Split/Second is scheduled to release on May 18, only one week ahead of Blur on May 25 – which has had a multiplayer demo hit the press and gamers weeks ago. It’s not impossible to imagine some racing fanatics buying both, but economics makes it one or the other in my world – where the x-factor in making that decision involves how much fun it becomes wrecking my friends online and reveling in that jerk factor. A little bit of mystery is the spice of life, but I can’t help feeling that Split/Second threw in the towel in the fight for more attention.

Again, I’m not handing anything over to Blur just yet. I still prefer what Split/Second has to offer in its approach, a game focused entirely on racing across exploding tracks, with players earning power-play attacks by drifting, drafting, and jumping, rather than tedious item management. The trick often becomes using power-plays without destroying yourself, and there’s plenty of “oh-so-satisfying” moments in wrecking an opponent and watching their auto corpse spin in the air and over your head.

And while I only have that one track to work with, a few dozen laps last night has helped shape some talking points for how the game feels so far.


Split/Second Demo
The track is the focus of personality here, with the cars serving more as vessels for navigating a course that can change with the destruction, and hides secret pathways through the twists and turns – the turns meant to feed the drift charging opportunities needed to blow the track apart and pile up the wreckage. The result is a race where the attention shifts away from a direct focus on other cars around you since attacks are disrupting the environment and not simply shoving a projectile up your tailpipe. It’s reasonably clear from a video at the end of the demo, which shows a large barrel dropping semi-truck, that players are fighting the environment to win the race – opponents simply make your life harder by pressing the detonation buttons.

As good as all this looks, the track here did feel spotty at times.
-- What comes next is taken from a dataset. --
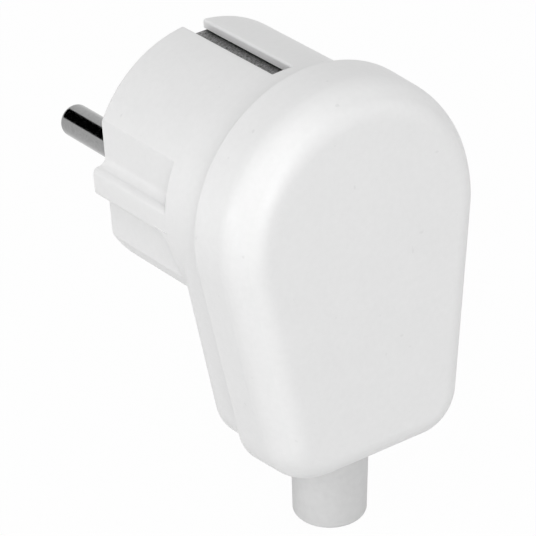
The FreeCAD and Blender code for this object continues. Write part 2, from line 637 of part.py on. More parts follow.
def front_half():
    """Moulded front half: nose, flange and the open shell behind them."""
    body = new_body("plug_body")
    shell_length = shell_back - s.nose_depth
    outline = (ZERO, nose_radius, corner_half, corner_drop, s.flange_corner_radius)
    flange = Drawing(body, "XZ_Plane", "flange_outline", s.nose_depth).teardrop(*outline)
    flange.pad("flange", shell_length)
    rounded(body, "flange_edge", s.flange_edge_radius, at_depth(s.nose_depth))

    # The nose runs through the flange, so the rounded edge shows only below it.
    nose = Drawing(body, "XZ_Plane", "nose_outline").circle(ZERO, ZERO, nose_radius)
    nose.pad("nose", shell_back)
    rounded(body, "nose_edge", s.nose_edge_radius, at_depth(ZERO))

    # Side recesses above and below the guide ribs, cut down to the flats. They meet inside the ribs,
    # which are then added with rounded outer edges.
    beyond = nose_radius + PAST
    rib_half = s.rib_height.half()
    upper = Drawing(body, "YZ_Plane", "upper_recess_outline", flat_distance)
    meeting = s.rib_edge_radius - rib_half
    upper.rectangle(-s.nose_depth, PAST, meeting, beyond)
    upper_cut = upper.pocket("upper_recess", nose_radius)
    lower = Drawing(body, "YZ_Plane", "lower_recess_outline", flat_distance)
    lower.rectangle_with_round_corner(-s.nose_depth, PAST, -beyond, meeting, s.recess_corner_radius)
    lower_cut = lower.pocket("lower_recess", nose_radius)
    mirrored(body, "recesses", [upper_cut, lower_cut], "YZ_Plane")
    rib = Drawing(body, "XZ_Plane", "rib_outline")
    rib_root = flat_distance - s.wall.half()
    rib_radius = nose_radius - s.rib_inset
    rib.guide_rib(rib_root, flat_distance, rib_radius, rib_half, s.rib_edge_radius, s.rib_root_radius)
    rib_pad = rib.pad("rib", s.nose_depth)
    mirrored(body, "ribs", [rib_pad], "YZ_Plane")

    # Slots over the earth strips. The groove under a slot is wider, so that two lips hold the strip,
    # and it runs through to the back, where the bracket is slid in.
    slot_half = s.slot_width.half()
    slot = Drawing(body, "XZ_Plane", "slot_outline")
    slot.rectangle(-slot_half, slot_half, slot_floor, nose_radius + PAST)
    slot_cut = slot.pocket("slot", slot_length)
    groove = Drawing(body, "XZ_Plane", "groove_outline")
    groove.rectangle(-s.groove_width.half(), s.groove_width.half(), slot_floor, lip_under)
    groove_cut = groove.pocket("groove", shell_back)
    mirrored(body, "slots", [slot_cut, groove_cut], "XY_Plane")
    lip_height = math.sqrt(nose_radius.value ** 2 - slot_half.value ** 2)

    def lip_edge(edge):
        return all(near(abs(v.X), slot_half.value) and near(abs(v.Z), lip_height) for v in edge.Vertexes)

    rounded(body, "lip_edges", s.slot_edge_radius, lip_edge)

    # Terminal chamber in the nose, and the wider space in the shell below it.
    chamber = Drawing(body, "XZ_Plane", "chamber_outline", s.front_wall)
    chamber.round_with_flats(chamber_radius, chamber_half_width, chamber_half_height)
    chamber.pocket("chamber", shell_back - s.front_wall)
    inside = (ZERO, chamber_radius, corner_half, corner_drop, s.flange_corner_radius - s.wall)
    room = Drawing(body, "XZ_Plane", "room_outline", shell_floor).teardrop(*inside)
    room.pocket("room", shell_back - shell_floor)

    # Column for the housing screw, with the seat for its head in the engagement face.
    column = Drawing(body, "XZ_Plane", "column_outline", s.front_wall)
    column.circle(ZERO, ZERO, column_radius)
    column.pad("column", bracket_depth - s.front_wall)
    head_seat = Drawing(body, "XZ_Plane", "head_seat_outline")
    head_seat.circle(ZERO, ZERO, s.centre_head_radius + s.centre_hole_gap)
    head_seat.pocket("head_seat", s.centre_head_sink)
    screw_way = Drawing(body, "XZ_Plane", "screw_way_outline")
    screw_way.circle(ZERO, ZERO, s.centre_thread_radius + s.centre_hole_gap)
    screw_way.pocket("screw_way", bracket_depth)

    # Pin holes with the seats of the collars, and the entry for the earth pin.
    pins = Drawing(body, "XZ_Plane", "pin_holes_outline")
    pins.circle(pin_half, ZERO, s.pin_shank_radius + s.pin_clearance)
    pins.circle(-pin_half, ZERO, s.pin_shank_radius + s.pin_clearance)
    pins.pocket("pin_holes", s.front_wall)
    seats = Drawing(body, "XZ_Plane", "collar_seats_outline", seat_depth)
    seats.circle(pin_half, ZERO, s.collar_radius + s.pin_clearance)
    seats.circle(-pin_half, ZERO, s.collar_radius + s.pin_clearance)
    seats.pocket("collar_seats", s.collar_thickness)
    entry = Drawing(body, "XZ_Plane", "earth_entry_outline")
    entry.circle(ZERO, earth_socket_rise, s.earth_entry_radius)
    entry.pocket("earth_entry", s.front_wall)
    tube_seat = Drawing(body, "XZ_Plane", "tube_seat_outline", s.earth_tube_setback)
    tube_seat.circle(ZERO, earth_socket_rise, tube_radius + s.pin_clearance)
    tube_seat.pocket("tube_seat", s.front_wall - s.earth_tube_setback)

    # Low bosses for the retainer's screws.
    boss_radius = s.retainer_head_radius + s.retainer_clearance
    bosses = Drawing(body, "XZ_Plane", "retainer_bosses_outline", s.front_wall)
    bosses.circle(retainer_screw_across, retainer_screw_up, boss_radius)
    bosses.circle(-retainer_screw_across, -retainer_screw_up, boss_radius)
    bosses.pad("retainer_bosses", collar_back - s.front_wall)
    pilot_depth = s.retainer_bite + s.tip_room
    pilots = Drawing(body, "XZ_Plane", "retainer_pilots_outline", collar_back - pilot_depth)
    pilot_radius = s.retainer_thread_radius + s.thread_gap
    pilots.circle(retainer_screw_across, retainer_screw_up, pilot_radius)
    pilots.circle(-retainer_screw_across, -retainer_screw_up, pilot_radius)
    pilots.pocket("retainer_pilots", pilot_depth)

    # Bosses for the clamp screws and two ribs that the cord is pressed on.
    clamp_bosses = Drawing(body, "XZ_Plane", "clamp_bosses_outline", shell_floor)
    clamp_bosses.circle(clamp_half, -clamp_drop, s.clamp_boss_radius)
    clamp_bosses.circle(-clamp_half, -clamp_drop, s.clamp_boss_radius)
    clamp_bosses.pad("clamp_bosses", clamp_depth - shell_floor)
    rib_gap = s.clamp_width.half() - s.saddle_rib
    low = Drawing(body, "XZ_Plane", "saddle_outline", shell_floor)
    for height in (-clamp_drop + rib_gap, -clamp_drop - rib_gap - s.saddle_rib):
        low.rectangle(-clamp_half, clamp_half, height, height + s.saddle_rib)
    low.pad("saddle", s.saddle_height)
    bite = s.clamp_bite + s.tip_room
    clamp_pilots = Drawing(body, "XZ_Plane", "clamp_pilots_outline", clamp_depth - bite)
    clamp_pilots.circle(clamp_half, -clamp_drop, s.clamp_thread_radius + s.thread_gap)
    clamp_pilots.circle(-clamp_half, -clamp_drop, s.clamp_thread_radius + s.thread_gap)
    clamp_pilots.pocket("clamp_pilots", bite)

    # Wall over the sleeve's flange, and the notch that the sleeve is laid in from behind.
    fence = Drawing(body, "XZ_Plane", "fence_outline", shell_floor)
    fence_half = corner_half + s.flange_corner_radius - s.wall - s.fence_thickness
    fence.rectangle(-fence_half, fence_half, -fence_bottom_drop, -fence_bottom_drop + s.fence_thickness)
    fence.pad("fence", parting_depth - shell_floor)
    cord_way = s.sleeve_bore_radius + s.cord_gap
    notch = Drawing(body, "XY_Plane", "cord_notch_outline", -fence_bottom_drop)
    notch.circle(ZERO, -outlet_depth, cord_way)
    notch.pocket("cord_notch", s.fence_thickness)
    opening = Drawing(body, "XY_Plane", "cord_opening_outline", -fence_bottom_drop)
    opening.rectangle(-cord_way, cord_way, -shell_back, -outlet_depth)
    opening.pocket("cord_opening", s.fence_thickness)
    sleeve_depth = s.wall + s.flange_edge_radius
    sleeve_notch = Drawing(body, "XY_Plane", "sleeve_notch_outline", s.wall - shell_bottom)
    sleeve_notch.circle(ZERO, -outlet_depth, outlet_hole_radius)
    sleeve_notch.pocket("sleeve_notch", sleeve_depth, reverse=False)
    sleeve_way = Drawing(body, "XY_Plane", "sleeve_way_outline", s.wall - shell_bottom)
    sleeve_way.rectangle(-outlet_hole_radius, outlet_hole_radius, -shell_back, -outlet_depth)
    sleeve_way.pocket("sleeve_way", sleeve_depth, reverse=False)
    return body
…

One minute I’m able to dodge exploding buses and falling buildings, even driving through a building as it explodes – and loving every second of it. And yet at other times it feels like banking and tapping into a corner lightly, or having another car strike my side on a turn wrecked my ride a little too easily.

The car feels a little heavier than I expected, and it’s hard not to compare it to Blur, which offers a drift that comes across the tires with more energy.

Split/Second has a very Hot Wheels racing vibe with the emphasis really off of the cars, leaving no real sense of speed. Part of this certainly owes to the minimalist HUD, which I like quite a bit, but which also leaves me uncertain as to just how hard I’ve braked into a drift at times – though this could stand to be a sense I develop more over time.

I’d like to say the drifting is great in the chances there are for it and the drive to build points through using it, but the weight of it, that sense of your tires really pushing or pulling forward as you hammer the gas to come out of it, feels slightly off.

Plenty of my more enthusiastic words are going to depend on the emphasis of the multiplayer. Are we just racing and exploding one another to start a few seconds back within a race that largely remains anyone’s to win? This taste of the single-player hasn’t given me a clear sense of how drifting and speed opens a larger lead – it’s fine fighting it out with the pack, but then I wonder if elimination could be a focus for multiplayer?

Unfortunately I’ve got more questions than answers coming out of this narrow demo. I’m still pulling for the game to hit a new racing sweet spot, but you don’t need a degree in marketing to reason it unwise leaving any doubts like this with so many titles cluttering the shelves. Crossing the finish line on this sampling of the game still leaves Split/Second with plenty to prove.

5 Comments »

  1. Is demo this out only on 360?

    Comment by Gold Panda — April 28, 2010 @ 11:02 am

  2. I’m under the impression that the PS3 will get the demo, but not until May 11th :/

    Comment by Jamie Love — April 28, 2010 @ 11:18 am

  3. Just played the demo, pretty groovy indeed, reminds me a lot of Burnout but with Wipeout/Mario Kart type power-ups. Looks really good, is this by the same people that made Pure for Disney? I don’t play racing games that much, but once it hits a cheaper price, I’ll definitely be picking this up.

    Comment by Ujn Hunter — May 3, 2010 @ 8:49 pm

  4. Yup they did Pure, couple of Moto GP’s too I think. Did you bring down a building with the full charge?

    Comment by Jamie Love — May 4, 2010 @ 8:40 am

  5. Hrmmm… I don’t think so. I think I kept hitting the Power Play 1 (?) button. :) I’ll have to play it a few more times and check it out. I did finish first however on my one and only race.